By baiting developers with accessible tools, Microsoft ensures its evaluation protocols become the industry norm, subtly dictating what qualifies as “good enough” AI behavior. This is not innovation; it’s turf wars on a global scale, where users and smaller players get bulldozed into adopting Big Tech’s rigged testing criteria just to stay relevant.
It’s a classic Silicon Valley power grab masquerading as altruism.
The Broader Tech Trend: AI Dominance Wrapped in Layers of Complexity
The introduction of tools like ASSET fits neatly into a broader, disturbing trend: AI development and deployment is increasingly controlled by a handful of gargantuan tech firms. These companies control not only the AI models but also the frameworks that validate, test, and certify them.
This centralization creates enormous risks. When a single entity defines how AI is tested and judged, it undermines the checks and balances necessary for ethical and unbiased AI development. The outcome? AI systems that reinforce the commercial and political interests of their creators, accelerating digital surveillance, reinforcing socioeconomic inequalities, and nudging societies toward opaque, algorithmic governance.
For users, the threat goes beyond glitches or poor service. It threatens fundamental digital freedoms and privacy. It turns AI into a tool of control and profit extraction rather than empowerment.
What This Means for Developers and End Users
If you’re a developer, your freedom is shrinking. Microsoft’s shiny new tool may speed up your testing cycles, but it also drags you deeper into a proprietary AI ecosystem you can’t escape. You might think you’re benefiting from automation, but you’re also trading autonomy for convenience. Your code will be vetted on Microsoft’s terms, your models judged by their standards, and your innovations filtered through their strategic lens.
If you’re an end user, buckle up. Each time AI models sneak past these corporate-controlled evaluation layers, they carry unchecked biases, flawed ethics, and hidden agenda-driven behaviors directly into your digital experience. These tech monopolies are playing a long game of subtle influence — hijacking attention, exploiting data, and shaping perceptions — all with AI as their weapon and Microsoft’s new tool as a cog in the machine.
Looking Ahead: The Inevitable Tech Tyranny Unless We Act
AI testing frameworks like ASSET are not benign advances; they are strategic moves in a ruthless game for AI domination. They reinforce a monopolized AI landscape where transparency is a myth and genuine innovation is suffocated under layers of corporate interests.

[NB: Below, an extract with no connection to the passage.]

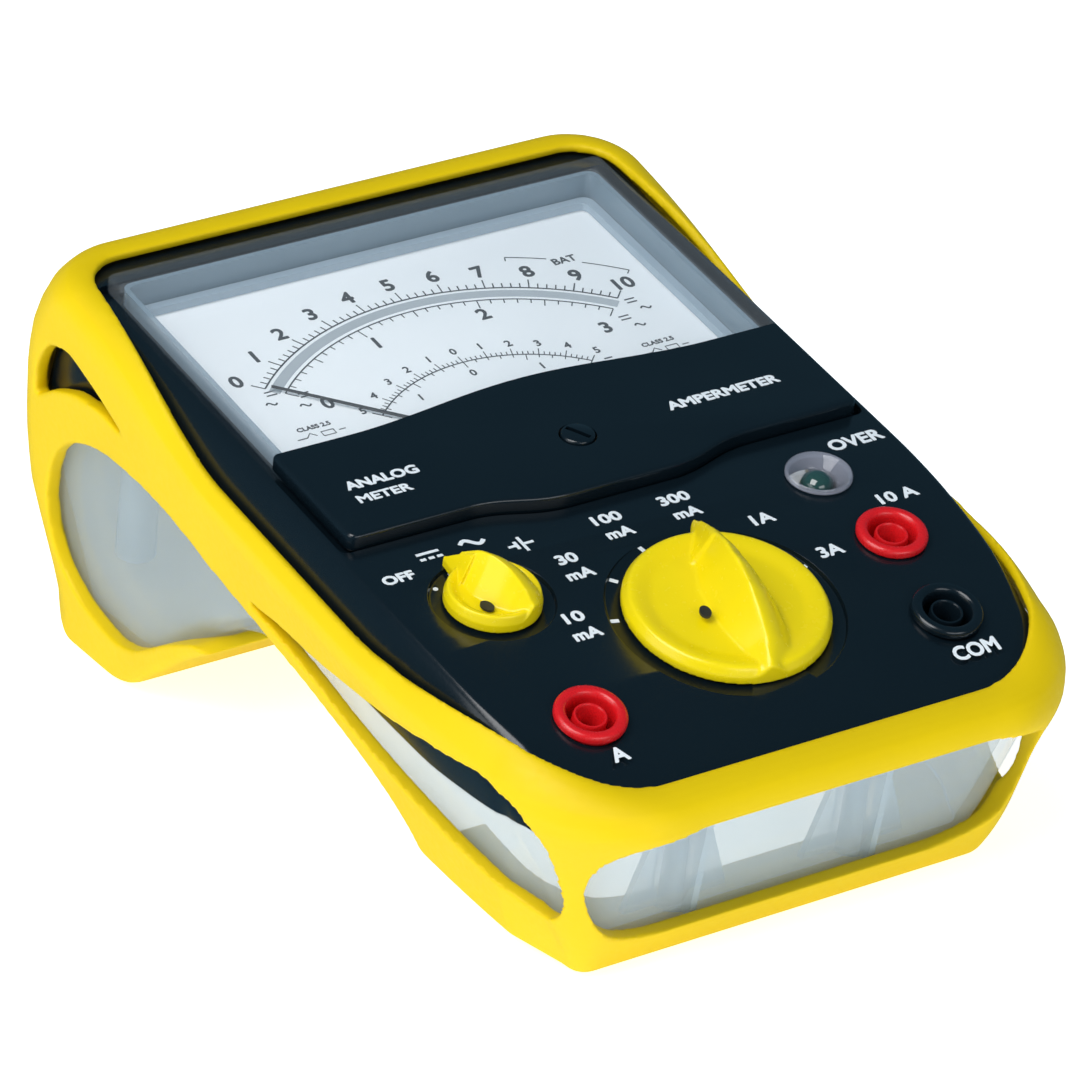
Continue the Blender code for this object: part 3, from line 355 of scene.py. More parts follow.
def extruded(name, outline, low, high, axis="z", place=Matrix.Identity(4)):
    """A straight prism along an axis over an outline, which is given in the other two coordinates."""
    order = {"z": (0, 1, 2), "x": (2, 0, 1), "y": (0, 2, 1)}[axis]
    count = len(outline)
    flat = [(a, b, end) for end in (low, high) for a, b in outline]
    points = [tuple(point[k] for k in order) for point in flat]
    faces = [list(range(count))[::-1], list(range(count, 2 * count))]
    faces += [[i, (i + 1) % count, count + (i + 1) % count, count + i] for i in range(count)]
    return solid(name, points, faces, place)


def disc_outline(radius, steps=64, at=(0, 0)):
    turns = [2 * math.pi * i / steps for i in range(steps)]
    return [(at[0] + radius * math.cos(a), at[1] + radius * math.sin(a)) for a in turns]


def turned(name, profile, place=Matrix.Identity(4), steps=72):
    """A solid of revolution about the place's axis, from (radius, height) points."""
    points = []
    rings = []
    for radius, height in profile:
        if radius == 0:
            rings.append([len(points)] * steps)
            points.append((0, 0, height))
            continue
        rings.append(list(range(len(points), len(points) + steps)))
        points += [(x, y, height) for x, y in disc_outline(radius, steps)]
    pairs = list(zip(rings, rings[1:]))
    if profile[0][0] or profile[-1][0]:
        pairs.append((rings[-1], rings[0]))
    faces = []
    for first, second in pairs:
        for i in range(steps):
            j = (i + 1) % steps
            faces.append(list(dict.fromkeys([first[i], first[j], second[j], second[i]])))
    return solid(name, points, [f for f in faces if len(f) > 2], place)


def corner_curve(first, here, last, steps=8):
    """Points of a curve from first to last that is drawn towards the corner between them."""
    curve = []
    for k in range(steps + 1):
        t = k / steps
        curve.append(tuple(first * (1 - t) ** 2 + here * 2 * t * (1 - t) + last * t * t))
    return curve


def rounded_polygon(corners, radius):
    """A polygon's outline with each corner turned by a curve that starts radius away."""
    outline = []
    for i, corner in enumerate(corners):
        here = Vector(corner)
        before = Vector(corners[i - 1]) - here
        after = Vector(corners[(i + 1) % len(corners)]) - here
        first = here + before.normalized() * min(radius, before.length * 0.48)
        last = here + after.normalized() * min(radius, after.length * 0.48)
        outline += corner_curve(first, here, last)
    return outline


def rectangle(u, v):
    return [(u[0], v[0]), (u[1], v[0]), (u[1], v[1]), (u[0], v[1])]


def combine(target, other, operation="DIFFERENCE"):
    step = target.modifiers.new(other.name, "BOOLEAN")
    step.operation = operation
    step.object = other
    step.solver = "EXACT"
    other.hide_render = True
    return target


def beveled(target, width, segments=3, angle=40):
    step = target.modifiers.new("Bevel", "BEVEL")
    step.width = width * MM
    step.segments = segments
    step.limit_method = "ANGLE"
    step.angle_limit = math.radians(angle)
    return target


def remeshed(target, size, smoothing, keep=1.0):
    """Fuses a body into an even skin and softens every edge, like a moulding."""
    step = target.modifiers.new("Remesh", "REMESH")
    step.mode = "VOXEL"
    step.voxel_size = size * MM
    step = target.modifiers.new("Smooth", "SMOOTH")
    step.factor = 0.5
    step.iterations = smoothing
    if keep < 1.0:
        step = target.modifiers.new("Decimate", "DECIMATE")
        step.ratio = keep
    return target


def settle(target, slot, body, nodes=(), sharp=35, look=None):
    """Applies the modifiers, drops the cutters and hands the piece over to its body, in its slot's look."""
    used = [step.object for step in target.modifiers if step.type == "BOOLEAN"]
    graph = bpy.context.evaluated_depsgraph_get()
    mesh = bpy.data.meshes.new_from_object(target.evaluated_get(graph))
    target.modifiers.clear()
    target.data = mesh
    for other in used:
        bpy.data.objects.remove(other)
    mesh.materials.clear()
    mesh.materials.append(look or LOOKS[slot])
    mesh.shade_smooth()
    if sharp < 180:
        mesh.set_sharp_from_angle(angle=math.radians(sharp))
    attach(target, body)
    if nodes:
        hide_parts(*nodes)
    return target


# ---------------------------------------------------------------- case envelope


def half_width(v):
    return HALF_WIDTH - SIDE_TAPER * max(0.0, TAPER_FROM_V - v) ** 2


def corner_point(end, w, nu, nv, outside=False):
    """Plan position (u, v) at depth w of the corner's point whose outward normal is (nu, nv)."""
    if end == "near":
        radius = eased(NEAR_CORNER_R, w, 2.0) - (eased(SHEATH_CORNER_LESS, w, 2.0) if outside else 0.0)
        centre = (half_width(NEAR_V + radius) - radius, NEAR_V + radius)
    else:
        radius = eased(FAR_CORNER_R, w, 1.5)
        centre = (HALF_WIDTH - radius, FAR_V + eased(FAR_BULGE, w, 1.5) - radius)
    return centre[0] + radius * nu, centre[1] + radius * nv


def outline_points():
    """Right-hand half of the plan outline, near end to far end: (u, v, normal u, normal v, part)."""
    points = []
    for i in range(CORNER_STEPS + 1):
        a = math.radians(-90 + 90 * i / CORNER_STEPS)
        normal = (math.cos(a), math.sin(a))
        points.append((*corner_point("near", 0.0, *normal), *normal, "near"))
    near = points[-1][1]
    far = corner_point("far", 0.0, 1.0, 0.0)[1]
    for i in range(1, SIDE_STEPS):
        v = near + (far - near) * i / SIDE_STEPS
        points.append((half_width(v), v, 1.0, 0.0, "side"))
    for i in range(CORNER_STEPS + 1):
        a = math.radians(90 * i / CORNER_STEPS)
        points.append((*corner_point("far", 0.0, math.cos(a), math.sin(a)), math.cos(a), math.sin(a), "far"))
    return points


OUTLINE = outline_points()


def steepness(v, nu):
    """0 where the sheath laps over the panel's edge at the two ends, 1 along the middle of the sides."""
    return max(0.0, nu) * ramp(v, *LAP_NEAR_V) * (1.0 - ramp(v, *LAP_FAR_V))


def shoulder(v, nu, angle, offset):
    """Inset and W on the shoulder ellipse, angle 0 on the panel and 90 degrees on the wall."""
    k = steepness(v, nu)
    across = SHOULDER_IN_SIDE + (SHOULDER_IN_END - SHOULDER_IN_SIDE) * (1.0 - ramp(v, *SHOULDER_NARROWS_V))
    beside = max(k, ramp(nu, *SHOULDER_CORNER_TURN) * (1.0 - ramp(v, *SHOULDER_CORNER_V)))
    drop = SHOULDER_DROP_END + (SHOULDER_DROP_SIDE - SHOULDER_DROP_END) * beside
    inset = across * (1.0 - math.sin(angle)) - offset * math.sin(angle)
    return inset, panel_w(v) - drop * (1.0 - math.cos(angle)) + offset * math.cos(angle)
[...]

The moment we start accepting algorithmic validations controlled by a few tech giants as the standard, we surrender any hope of resisting the commodification of human experience. We trade our privacy for convenience, our fairness for speed, and our autonomy for glossy PR promises.
It’s imperative for regulators, watchdogs, and the public to stop bowing to Big Tech’s illusions of generosity. Demand decentralization, open scrutiny beyond mere “open source” veneers, and ethical accountability grounded in independent frameworks. Otherwise, prepare for a future where your digital life is endlessly tested, scored, and controlled by faceless algorithms running on tools you didn’t choose — all hosted on the whims of monopolies masquerading as benevolent AI stewards.
Microsoft’s ASSET is not the silver bullet for AI safety or fairness. It’s merely the next piece in an emerging dystopia where the tech titans win, users lose, and the future of AI slips quietly into corporate chains.